Well, not exactly. Independent cost and technical assessments of the mission indicated that option B would likely cost $100M more! And worse, by this point, members of Congress had already voiced their concerns over the quickly escalating costs of ARM, and were already publicly considering denying funding for the mission in appropriations. It seems NASA officials managed to simultaneously ignore the priorities set participatory technology assessment AND the very clear warnings from Congress.
A cynical interpretation might be that they were trying to appease the industry interests represented in the Keck proposal. But more likely is that the Keck proposal simply came first. It established the underlying purpose for the mission, the values through which decision-makers interpret their choices.

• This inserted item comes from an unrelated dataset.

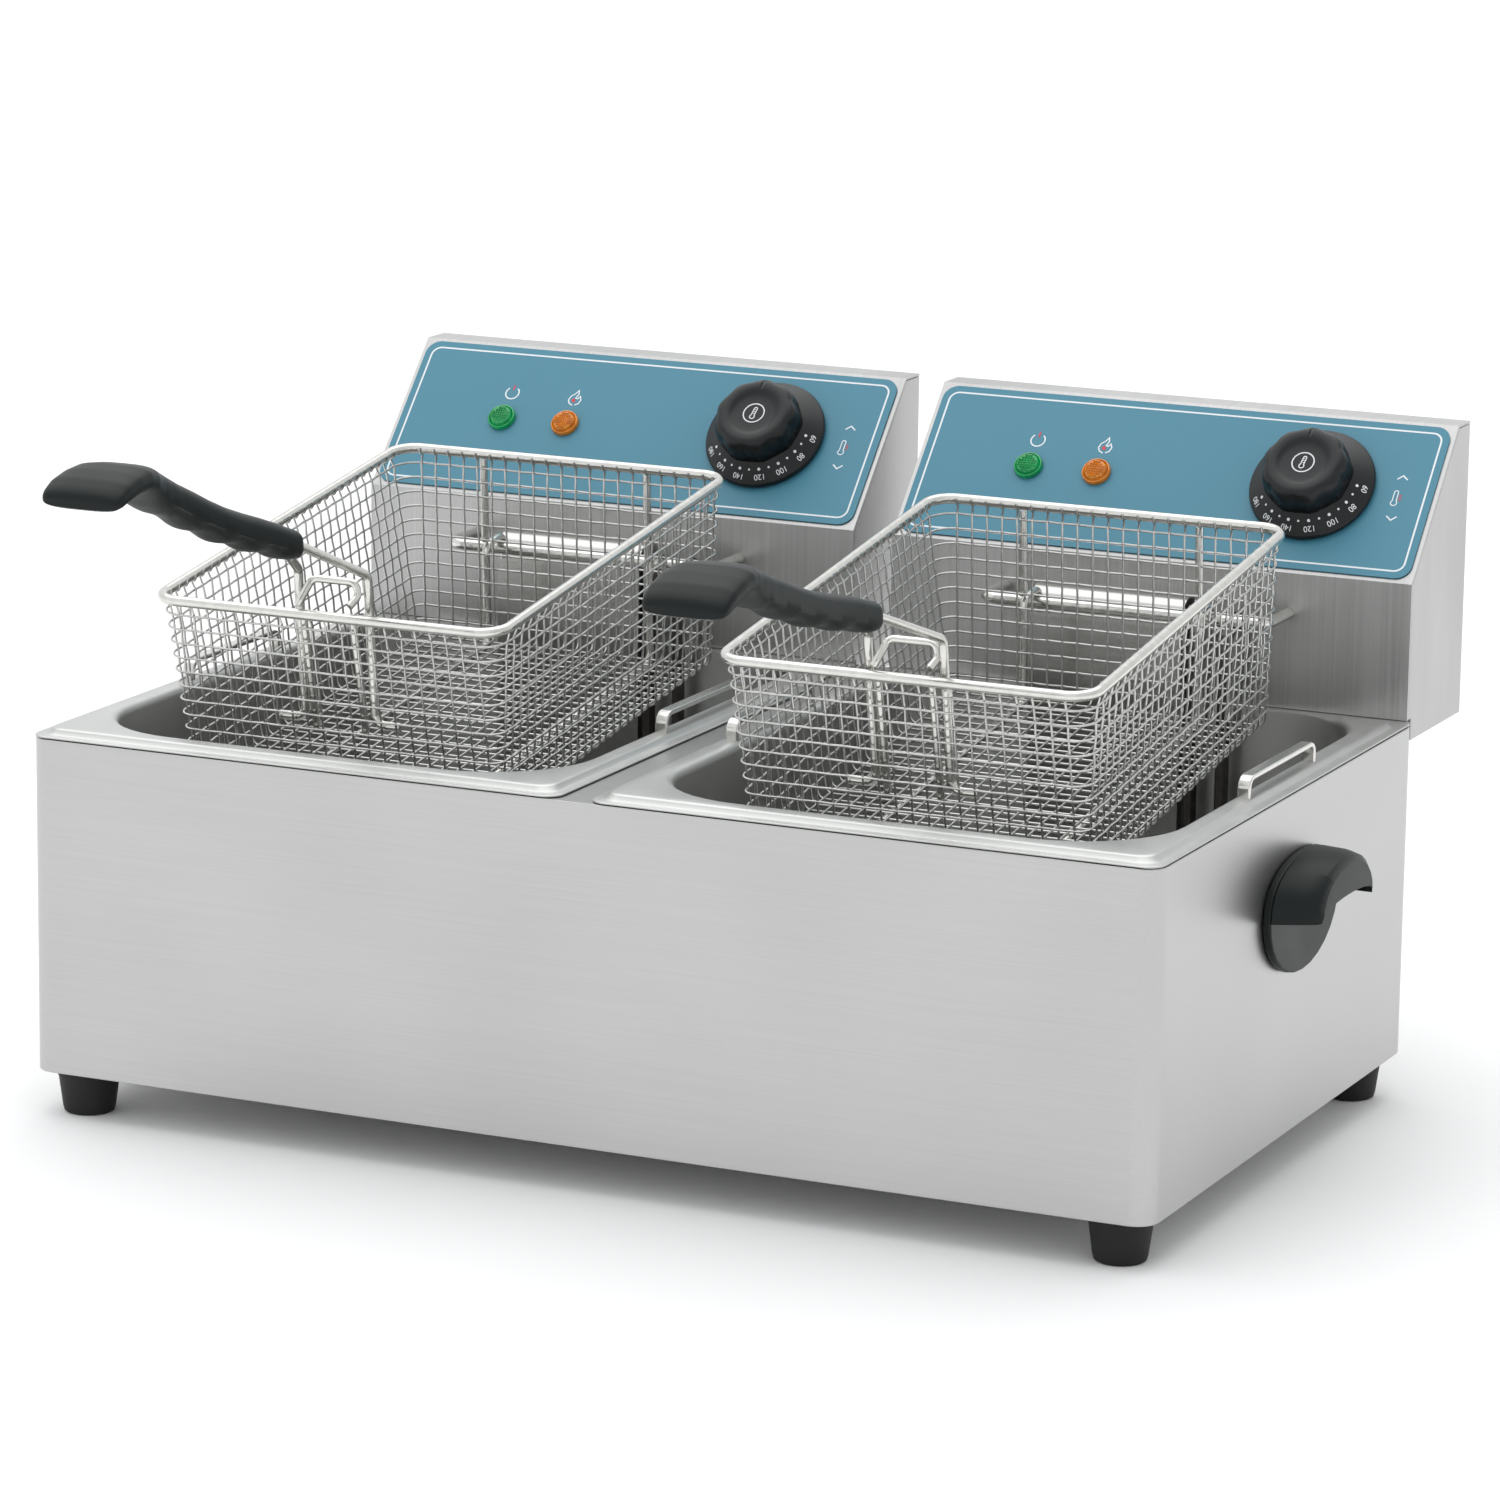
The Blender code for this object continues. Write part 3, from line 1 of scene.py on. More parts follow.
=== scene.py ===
"""The look of a twin countertop deep fryer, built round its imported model.
Metres, +Z up, +X to the user's right, +Y towards the back."""

import math

import bmesh
import bpy
from mathutils import Matrix, Vector


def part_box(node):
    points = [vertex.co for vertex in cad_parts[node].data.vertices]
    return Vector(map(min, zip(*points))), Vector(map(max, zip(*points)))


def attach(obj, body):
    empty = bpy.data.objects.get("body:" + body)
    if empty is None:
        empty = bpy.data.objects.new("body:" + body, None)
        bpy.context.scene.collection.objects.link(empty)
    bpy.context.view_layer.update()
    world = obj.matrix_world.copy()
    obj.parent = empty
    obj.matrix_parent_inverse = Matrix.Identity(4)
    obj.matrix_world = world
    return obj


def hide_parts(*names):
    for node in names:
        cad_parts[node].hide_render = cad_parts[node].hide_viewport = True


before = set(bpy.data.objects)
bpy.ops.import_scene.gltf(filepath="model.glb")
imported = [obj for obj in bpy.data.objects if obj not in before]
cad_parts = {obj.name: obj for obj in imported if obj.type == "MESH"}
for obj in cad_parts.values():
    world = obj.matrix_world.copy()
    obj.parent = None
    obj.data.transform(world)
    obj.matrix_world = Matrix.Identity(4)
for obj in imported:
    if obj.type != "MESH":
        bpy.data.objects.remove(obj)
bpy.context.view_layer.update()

# ---- sizes, in metres ---------------------------------------------------------------------------
# Y is counted from the casing's front face here, and FRONT moves it to its place.
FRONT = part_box("housing")[0].y
DECK_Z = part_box("housing")[1].z
BEAD = 0.003
RIM_TOP_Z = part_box("left_tank")[1].z - BEAD
SIDES = {"left": -1, "right": 1}
UNIT_X = (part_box("right_tank")[0].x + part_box("right_tank")[1].x) / 2
RIM_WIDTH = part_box("right_tank")[1].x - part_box("right_tank")[0].x
RIM_BACK_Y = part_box("right_tank")[1].y - FRONT
FIT = 0.0003
SHEET = 0.001

head_low, head_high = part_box("right_head_front")
HEAD_WIDTH = head_high.x - head_low.x
HEAD_FRONT_Y = head_low.y - FRONT
HEAD_TOP_DEPTH = 0.0169
PANEL_LOW_Z = DECK_Z + 0.0672
PANEL_RISE = head_high.z - PANEL_LOW_Z
PANEL_RUN = head_high.y - head_low.y - HEAD_TOP_DEPTH
PANEL_ANGLE = math.atan2(PANEL_RISE, PANEL_RUN)
PANEL_LENGTH = math.hypot(PANEL_RISE, PANEL_RUN)
LABEL_TOP = FIT + 0.0005
LABEL_MARGIN = 0.0022
LABEL_CORNER = 0.0075
INK = 0.0001
INK_SUNK = 0.00002
GREEN_LAMP_X = 0.0587 - HEAD_WIDTH / 2
LAMP_PITCH = 0.0355
LAMPS_X = {"green_lamp": GREEN_LAMP_X, "amber_lamp": GREEN_LAMP_X + LAMP_PITCH}
LAMP_BARREL = 0.0055
DIAL_PLACE = (0.0714, 0.0482)
SKIRT_RADIUS = 0.0308
SKIRT_SHOULDER = 0.0212
CAP_RADIUS = 0.0220
CAP_TOP = 0.0223
CROWN_DISH = 0.0014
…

And since there were no alternative interests vested with actual decision-making authority, no room in NASA decision-making structure for disagreement, there was also no one to question those initial values when it came time to make important decisions.
So what does this failure teach us about public deliberation? It teaches us that deliberation is not sufficient in and of itself. It may seem obvious to say, decision-makers have to actually act on the product of deliberations for them to have any meaningful impact. Making that actually happen is trickier. First, deliberations have to happen early enough, or else agenda setting and good old fashioned decision momentum will undermine the results. And second, it must be continuous. It is not enough to have a one-and-done discussion. Baking in the kinds of diversity of perspectives that comes from a well designed deliberation all throughout the decision-making process will prevent the kind of ossification of policy direction that eventually doomed the Asteroid Redirect Mission.